Eating the Colours of Autumn

I’ve never actually appreciate Autumn and the amazing vibrant colours! Where was I last year? These are some photos from my weekly walkabouts. Nature is so beautiful!

The two pictures above were taken from behind a screen, hence the grainy look. Taken behind shelter undercover from the wicked rain and furious winds yesterday! The covered road and walkway look absolutely beautiful and brightly blanketed, slowly creating naked trees! *cheeky*

Giving homage and welcoming Autumn, well, another one more month at least, I decided to play around with more persimmons. From my earlier post here, Something New This Way Comes, where I played with persimmons, this is another spontaneous play with the sweet orange creamy fruit! Did I mention they are selling here for $2 for a tray of 6-10 fruits? O.M.G.ness! Yummo!

These beautiful fluffy Creamy Muffincakes were quickly whipped up for a friend who was going off for a long holiday. I decided to butterfly the muffincakes so that I could stuff them with creamy coconut and persimmon for that extra creamy delicate delight with every bite.

For the muffincakes:

1 packet of pancake mix

1 1/2 cups flour

1 cup castor sugar

1 tsp baking powder

200ml soy milk

80g butter, softened

2 eggs

1. Place all the dry ingredients into a mixing bowl.

2. Stir in the butter, then eggs and finally the milk.

3. Mix well and mix gently till creamy consistency.

4. Pour the batter into muffin tray and bake for 30-40min under 180degC heat.

For the coconut cream and persimmon stuffing:

1 packet coconut powder

– creamed with water or coconut oil, make sure the consistency is thick and creamy

– dessicated coconut can be added too for texture and to absorb any excess liquid

Fuyu Persimmons (super soft brightly orange coloured persimmons)

– scoop out the flesh with a teaspoon

Bringing the two together:

Using a small knife, cut in a circular motion on the top of the muffin, directing the knife in the middle of the cupcake, so when you pop out the cutting, it’s a perfect cone.

Place a teaspoon each of creamy coconut and persimmon into the pit.

To complete the presentation, slice the popped-out cone in half and place it in the middle of the stuffed cupcake. Press down gently so that the wings will stay put.

Enjoy the ooohs and aaahs! 😉 *wink wink*

After a long time researching, reading, pondering, discussing and arguing with myself (and my husband), I finally did it! I had to add this picture, can’t wait to take it out of the box and enjoy some healthy goodness! I’m so happy it’s mine!!

One more picture for good measure? 😉 Yum yum!

On a more savoury tone, but still eating autumn colours, dinner was immense!

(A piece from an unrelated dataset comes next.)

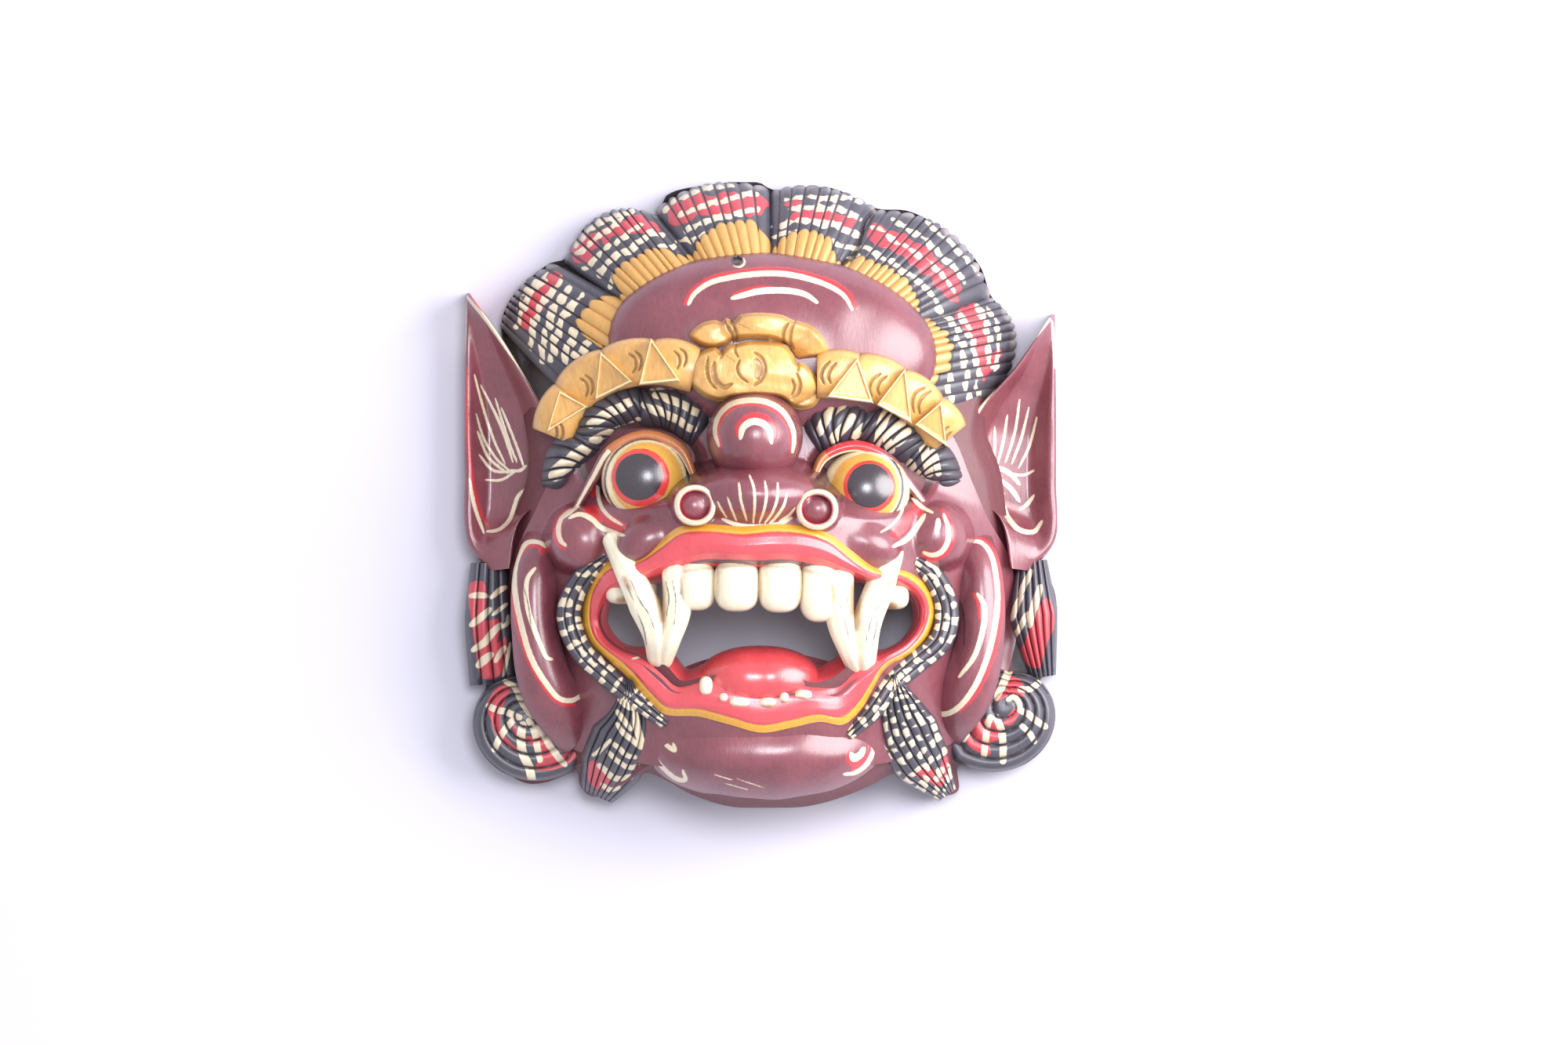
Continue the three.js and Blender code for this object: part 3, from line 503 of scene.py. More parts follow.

I couldn’t believe the colour of the salmon when I took it out of the steamer. I was in shock when I saw the colour, it looked exactly the same raw and cooked. I had to cut into it to make sure it was cooked. I took a second to check if it was hot, thinking the cooker wasn’t working? No, that can’t be right, it is hot!! The colour was breath-taking. I’ve never seen anything like it before. Come to think of it, I don’t even know if it was a salmon that I bought (still haven’t learnt the local lingo) or if it was trout. But in saying that, I don’t even know how trout tastes like, I’ve never had it before. Have you? How can you tell the difference?

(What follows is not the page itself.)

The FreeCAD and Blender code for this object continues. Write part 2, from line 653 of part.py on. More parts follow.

Suffice to say that dinner was dang delicious – steamed with fresh dill and lemon…nom nom…

We had a beautiful fresh side salad:

Beluga (french) lentils

Mung Beans

Chopped Almonds

Minced garlic and ginger

Fresh Chillies

Onions

Oregano, Rosemary and Thyme (plucked fresh from the herb garden!)

Shared with my love and apologies for stopping you from enjoying it to get my shots! Sorry darling!! *sorry* – yup, I got the look!

I managed to do a big batch of precooked beans, so dinner was up in a jiffy. I normally soak, sprout and cook my beans to have either cold or warm salads – my big batch includes red, green, black beans. I manage to find some cheap french lentils and chana dhal too, so that’ll be on our menu for the next few weeks. I’ve minced fresh young ginger, roasted 2kgs of garlic and 2kgs of onions this weekend plus some fresh green and red chillies.

I’ve also made some homemade chicken and vege stock! Had a domestic goddess weekend considering the sky was crying so I’m glad to have kept myself occupied. Homemade stock and precooked ingredients are very satisfying to me personally, I don’t need to spend too much time preparing dinner for late night returns and it’s all fresh and whole.  Do you feel the same way too? Freed the weekdays for myself and maybe a spot or two of shopping!! Yay!